I dazi potrebbero inoltre colpire settori chiave della filiera agroalimentare, a partire dai fertilizzanti importati dal Canada, i cui costi sono già aumentati del 50% rispetto al 2020. Anche il settore della carne subirebbe pesanti ripercussioni. Ogni anno, oltre un milione di bovini messicani attraversano il confine per essere integrati nella catena produttiva statunitense.
A nord, il commercio tra Stati Uniti e Canada di bovini, suini e latticini potrebbe subire contraccolpi significativi. Solo il Manitoba esporta circa 3 milioni di suinetti ogni anno verso stati come Iowa e Minnesota, dove vengono allevati per la produzione di carne destinata a mercati statunitensi e canadesi.

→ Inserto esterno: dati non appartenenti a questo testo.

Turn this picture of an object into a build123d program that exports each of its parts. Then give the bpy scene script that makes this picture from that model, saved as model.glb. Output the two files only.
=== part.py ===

Dietro la minaccia dei dazi, secondo alcuni analisti, si cela la volontà di ottenere maggiore leva nelle trattative per la revisione del trattato commerciale USMCA, prevista per il 2026. Ma l’imposizione di barriere tariffarie potrebbe danneggiare la reputazione degli Stati Uniti come partner affidabile, spingendo importatori e produttori a cercare mercati alternativi.
“L’effetto a lungo termine potrebbe essere controproducente,” ha spiegato Peter Tabor, ex funzionario USDA e consulente politico. “Un eccessivo protezionismo potrebbe isolare gli Stati Uniti, mettendo a rischio le esportazioni agricole e minando la fiducia dei partner commerciali.”